Given problem
Write out the data below in full. Keep it exact.

Data section
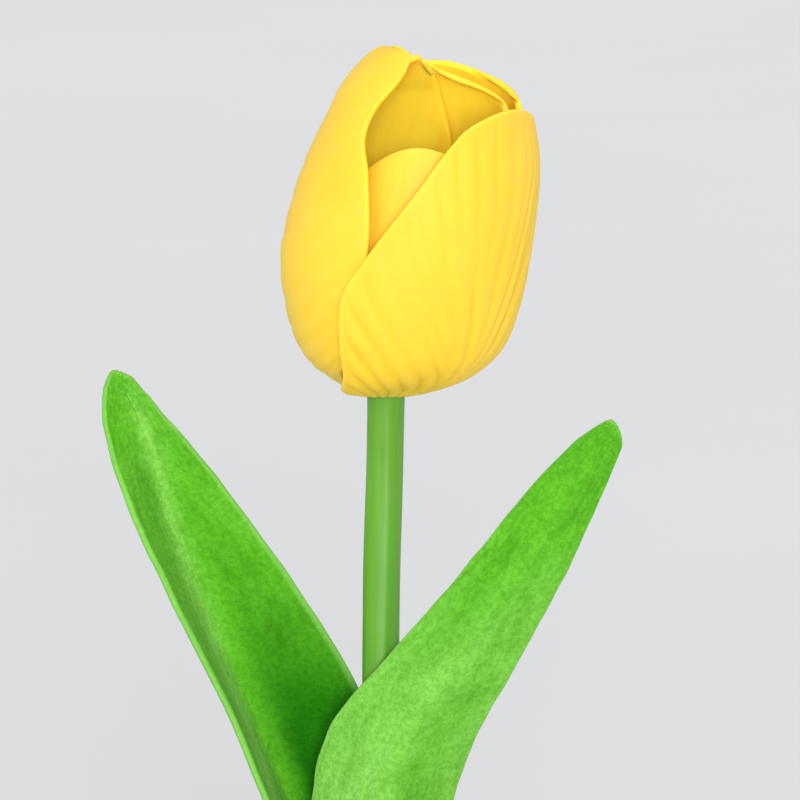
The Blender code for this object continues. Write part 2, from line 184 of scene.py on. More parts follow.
def pick(piece):
    start_fresh()
    piece.select_set(True)
    bpy.context.view_layer.objects.active = piece


def point_faces_outwards(piece):
    pick(piece)
    bpy.ops.object.mode_set(mode="EDIT")
    bpy.ops.mesh.select_all(action="SELECT")
    bpy.ops.mesh.normals_make_consistent(inside=False)
    bpy.ops.object.mode_set(mode="OBJECT")


def hand_in(piece, name, finish, node=None):
    """Names the finished piece, gives it its finish, hangs it on the root, and hides the part of the solid
    that it stands for.
    """
    pick(piece)
    bpy.ops.object.transform_apply(location=True, rotation=True, scale=True)
    piece.name = piece.data.name = name
    piece.data.materials.clear()
    piece.data.materials.append(finish)
    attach(piece, "root")
    if node:
        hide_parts(node)


def carry(piece, name, values):
    """Stores a number at each vertex of a piece, for its finish to read."""
    piece.data.attributes.new(name, "FLOAT", "POINT").data.foreach_set("value", values)


def thrown(profile, sides, closed=False):
    """Raises a ring of edges through the (radius, height) places of a profile, as clay rises on a wheel."""
    start_fresh()
    radius, height = profile[0]
    bpy.ops.mesh.primitive_circle_add(vertices=sides, radius=radius, location=(0, 0, height))
    piece = bpy.context.object
    bpy.ops.object.mode_set(mode="EDIT")
    bpy.ops.mesh.select_all(action="SELECT")
    if not closed:
        bpy.ops.mesh.edge_face_add()
        bpy.ops.mesh.poke()
        bpy.ops.mesh.select_all(action="SELECT")
        bpy.ops.mesh.region_to_loop()
    route = [*profile, profile[0]] if closed else profile
    for (radius, height), (next_radius, next_height) in zip(route, route[1:]):
        bpy.ops.mesh.extrude_region_move(TRANSFORM_OT_translate={"value": (0, 0, next_height - height)})
        scale = next_radius / radius
        bpy.ops.transform.resize(value=(scale, scale, 1), center_override=(0, 0, 0))
    if not closed:
        bpy.ops.mesh.edge_face_add()
        bpy.ops.mesh.poke()
    bpy.ops.mesh.select_all(action="SELECT")
    bpy.ops.mesh.remove_doubles(threshold=0.001 * MM)
    bpy.ops.mesh.normals_make_consistent(inside=False)
    bpy.ops.object.mode_set(mode="OBJECT")
    bpy.ops.object.transform_apply(location=True, rotation=True, scale=True)
    return piece


def eased_corner(before, corner, after, rounding, steps=5):
    """Places round a corner of a profile, on a curve that starts and ends at its rounding."""
    corner = Vector(corner)
    start = corner + (Vector(before) - corner).normalized() * rounding
    end = corner + (Vector(after) - corner).normalized() * rounding
    places = []
    for step in range(steps + 1):
        x = step / steps
        places.append(tuple(start * (1 - x) ** 2 + corner * 2 * x * (1 - x) + end * x ** 2))
    return places


def filled_in(places, spacing):
    """Adds places along the straight stretches of a profile, about this far apart."""
    dense = []
    for first, second in zip(places, [*places[1:], places[0]]):
        first, second = Vector(first), Vector(second)
        parts = max(1, round((second - first).length / spacing))
        dense += [tuple(first.lerp(second, part / parts)) for part in range(parts)]
    return dense


# Finishes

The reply
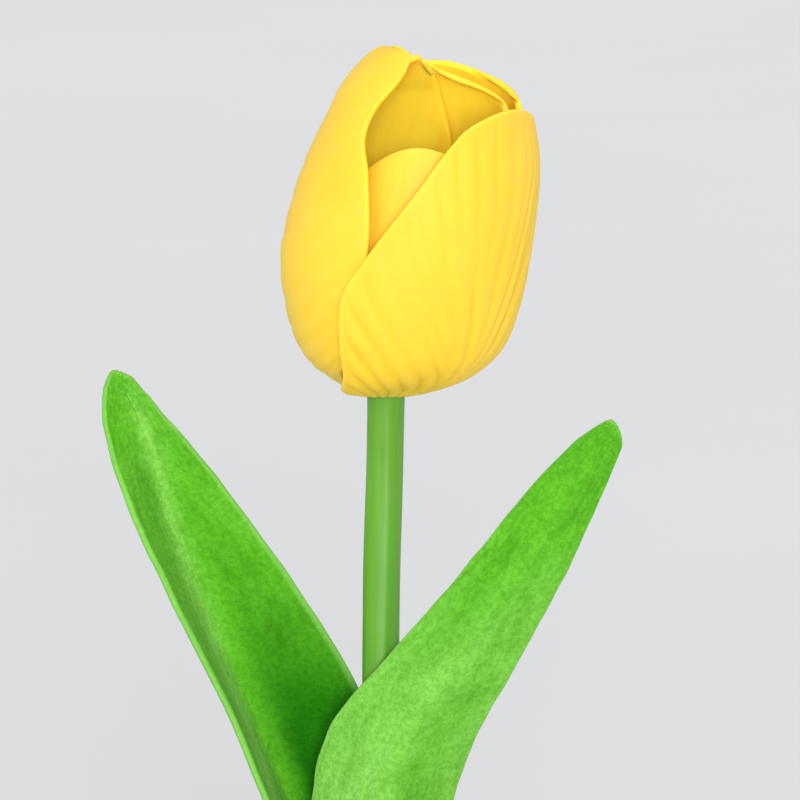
The Blender code for this object continues. Write part 2, from line 184 of scene.py on. More parts follow.
def pick(piece):
    start_fresh()
    piece.select_set(True)
    bpy.context.view_layer.objects.active = piece


def point_faces_outwards(piece):
    pick(piece)
    bpy.ops.object.mode_set(mode="EDIT")
    bpy.ops.mesh.select_all(action="SELECT")
    bpy.ops.mesh.normals_make_consistent(inside=False)
    bpy.ops.object.mode_set(mode="OBJECT")


def hand_in(piece, name, finish, node=None):
    """Names the finished piece, gives it its finish, hangs it on the root, and hides the part of the solid
    that it stands for.
    """
    pick(piece)
    bpy.ops.object.transform_apply(location=True, rotation=True, scale=True)
    piece.name = piece.data.name = name
    piece.data.materials.clear()
    piece.data.materials.append(finish)
    attach(piece, "root")
    if node:
        hide_parts(node)


def carry(piece, name, values):
    """Stores a number at each vertex of a piece, for its finish to read."""
    piece.data.attributes.new(name, "FLOAT", "POINT").data.foreach_set("value", values)


def thrown(profile, sides, closed=False):
    """Raises a ring of edges through the (radius, height) places of a profile, as clay rises on a wheel."""
    start_fresh()
    radius, height = profile[0]
    bpy.ops.mesh.primitive_circle_add(vertices=sides, radius=radius, location=(0, 0, height))
    piece = bpy.context.object
    bpy.ops.object.mode_set(mode="EDIT")
    bpy.ops.mesh.select_all(action="SELECT")
    if not closed:
        bpy.ops.mesh.edge_face_add()
        bpy.ops.mesh.poke()
        bpy.ops.mesh.select_all(action="SELECT")
        bpy.ops.mesh.region_to_loop()
    route = [*profile, profile[0]] if closed else profile
    for (radius, height), (next_radius, next_height) in zip(route, route[1:]):
        bpy.ops.mesh.extrude_region_move(TRANSFORM_OT_translate={"value": (0, 0, next_height - height)})
        scale = next_radius / radius
        bpy.ops.transform.resize(value=(scale, scale, 1), center_override=(0, 0, 0))
    if not closed:
        bpy.ops.mesh.edge_face_add()
        bpy.ops.mesh.poke()
    bpy.ops.mesh.select_all(action="SELECT")
    bpy.ops.mesh.remove_doubles(threshold=0.001 * MM)
    bpy.ops.mesh.normals_make_consistent(inside=False)
    bpy.ops.object.mode_set(mode="OBJECT")
    bpy.ops.object.transform_apply(location=True, rotation=True, scale=True)
    return piece


def eased_corner(before, corner, after, rounding, steps=5):
    """Places round a corner of a profile, on a curve that starts and ends at its rounding."""
    corner = Vector(corner)
    start = corner + (Vector(before) - corner).normalized() * rounding
    end = corner + (Vector(after) - corner).normalized() * rounding
    places = []
    for step in range(steps + 1):
        x = step / steps
        places.append(tuple(start * (1 - x) ** 2 + corner * 2 * x * (1 - x) + end * x ** 2))
    return places


def filled_in(places, spacing):
    """Adds places along the straight stretches of a profile, about this far apart."""
    dense = []
    for first, second in zip(places, [*places[1:], places[0]]):
        first, second = Vector(first), Vector(second)
        parts = max(1, round((second - first).length / spacing))
        dense += [tuple(first.lerp(second, part / parts)) for part in range(parts)]
    return dense


# Finishes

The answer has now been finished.